Patches are so Un-holey


This spring–when it was still snowing–I dug out the jeans I’d stored away for patching; dug out my denim scraps to make patches and sewed different sized denim squares and rectangles on my work jeans. Now I have three new pairs of jeans to wear for ranch work! That may sound kind of weird, but there’s nothing like reviving a pair of jeans that were formerly annoying to wear because the knees had big holes in them. I decided this pair was not worth patching again.


I actually wrote a column about patching jeans and added photos:

This column was originally published May 7, 2014

Nobody gets excited about wearing a new pair of jeans more than a ranch woman. Every time I pick out a pair of jeans to wear from a stack of freshly patched blue jeans, it feels like I have a whole new wardrobe of favorite work jeans to pick from—without the buyer’s remorse.

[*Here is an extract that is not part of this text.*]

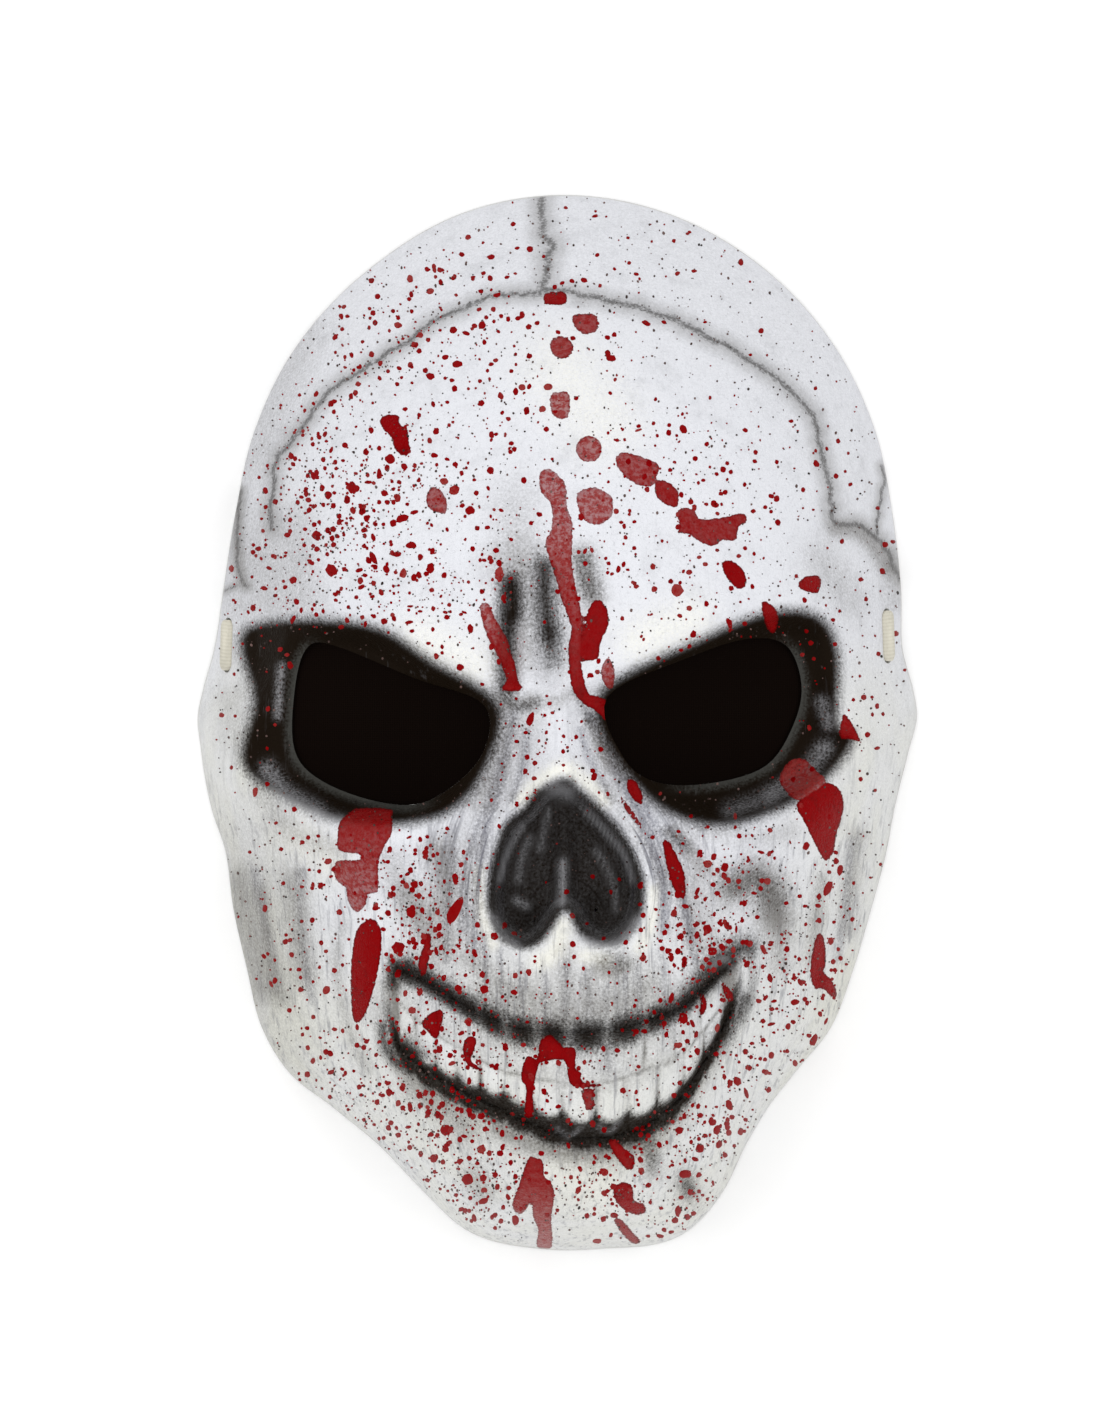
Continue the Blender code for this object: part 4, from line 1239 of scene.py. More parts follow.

Once my preferred jeans for dressy occasions get worn and faded looking, they become new favorite work jeans, and when they get so shoddy that threads fray at the knees and develop holes, I put patches on them to wear some more. The first thing to go to pot on my jeans is the denim in the knee area. Eventually squatting down on my knees will put enough pressure on the weakened fabric that they’ll rip, creating a hole across the knee. Barbwire fence is another source of holes, rips, and tears in my jeans. I end up bypassing all pants with holes when I go to pick out work jeans in my dresser drawer to wear for doing ranch work, so they end up getting stockpiled for patching later.

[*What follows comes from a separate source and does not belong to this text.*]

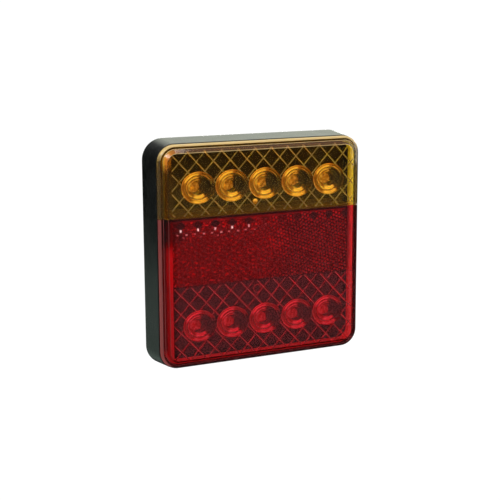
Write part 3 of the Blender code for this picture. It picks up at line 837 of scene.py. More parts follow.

I’ll wear jeans with holes in a pinch, but it bugs me having my knee poking out of a gaping hole in my jeans so I usually end up wearing the same few pairs of intact work jeans until they develop holes also or I get all my holey jeans patched.

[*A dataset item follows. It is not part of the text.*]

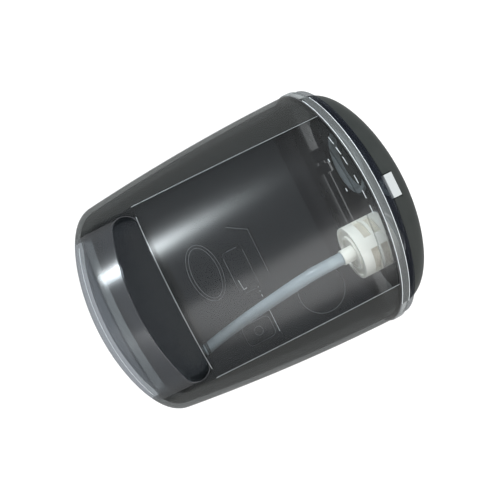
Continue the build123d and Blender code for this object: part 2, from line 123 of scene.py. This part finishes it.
# Features of the back wall, as centres, sizes, radii, places and ends in plan
latch_oval = (-0.0204, 0.0)
latch_oval_sizes = ((0.0088, 0.0162), (0.0072, 0.0146))
hook_pad = (-0.0030, -0.0070)
hook_pad_size = (0.0114, 0.0244)
hook_glint = ((-0.0066, -0.0112), (-0.0061, -0.0170), (-0.0042, -0.0168))
foot_pad = (-0.0085, -0.0410)
foot_pad_size = (0.0164, 0.0114)
foot_dimple = 0.0024
recess = (0.0320, -0.0360)
recess_radius = 0.0132
pad_corner = 0.0026
slanted_rib = ((0.0003, 0.0172), (0.0104, 0.0112), (0.0104, -0.0142))
side_rib_x = 0.0016
side_rib_ends = (-0.0268, -0.0462)
side_rib_dashes = ((-0.0184, -0.0196), (-0.0216, -0.0222), (-0.0238, -0.0252))

# Share of light that see-through plastic mirrors, face on and at a grazing angle
thin_gloss = (0.012, 0.020)
band_gloss = (0.024, 0.14)
grazing_start = 0.25
grazing_blend = 0.35

# Strength of the mirroring on a body of plastic: usual, see-through and the lid's
plain_shine = 0.5
coat_shine = 0.02
lid_shine = 0.03

# Scale of the faint streaks in see-through plastic, and how much darker they make its body
plastic_streaks = 55.0
streak_shade = 0.86

# Range of a noise's values that is used, and the depth of fine bumps
noise_range = (0.3, 0.7)
bump_depth = 0.0001

# Row of soft panels that draws the bright streak along the bulge: what they point at, the row's Y and Z,
# a panel's size, each one's power, and where the row starts along X
streak_aim = (-0.026, 0.020, 0.081)
streak_row = (0.81, 0.68)
streak_panel = (0.11, 0.17)
streak_watts = (0.4, 2.6, 8.0, 3.4, 1.1, 0.25)
streak_first_x = -0.395
streak_colour = (0.90, 0.97, 1.0)

# General light: a large soft panel over the lower side, one past the lid and a faint one past the handle
tank_middle = (0, 0, 0.04)
veil_place = (0.30, -0.75, 0.80)
veil_aim = (0.03, -0.01, 0.085)
veil_size = (1.10, 1.20)
veil_watts = 22.0
key_place = (1.1, 0.25, 0.75)
key_size = (0.8, 0.8)
key_watts = 9.0
fill_place = (-0.9, -0.5, 0.9)
fill_size = (0.9, 0.9)
fill_watts = 3.0
world_level = 0.62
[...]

My knees are not fond of winter cold and wind so I don’t wear jeans with any holes when it’s cold out. I don’t like wearing holey jeans in the summer either because I don’t want to end up with the kind of tan marks like my husband got one summer. When he snagged his Wranglers on barbwire a good-sized chunk of his pants ripped above the knee so he cut the flap of denim off with a pocket knife and went about haying in the field. As a result, he got a four inch odd-shaped sunburn on his thigh that was evident all winter, therefore I avoid raking or windrowing hay in blue jeans that expose my legs in odd places. It’s also annoying when I put on a pair of pants and my foot exits through the knee instead of out the bottom of my pants, which sometimes causes the hole in the knee to rip even more.

Patching up holes located in the middle of my pant legs is not a quick task. The side seam has to be opened up in order for my sewing machine to sew a patch over any rips, so any pants needing patched get stockpiled until I have time to open up the side seams—an ideal project to work on when my husband wants to put on some man-flick movie I find unappealing.




Newly patched jeans renew my enthusiasm for getting dressed to do any outside work. With freshly patched jeans I no longer have to agonize over which is the best or most comfortable of the remaining work jeans I have to wear.

A stack of patched jeans is like adding new clothes to my wardrobe, and as every woman would agree, there’s nothing better than putting on a new pair of pants that feels like they’re already broken in.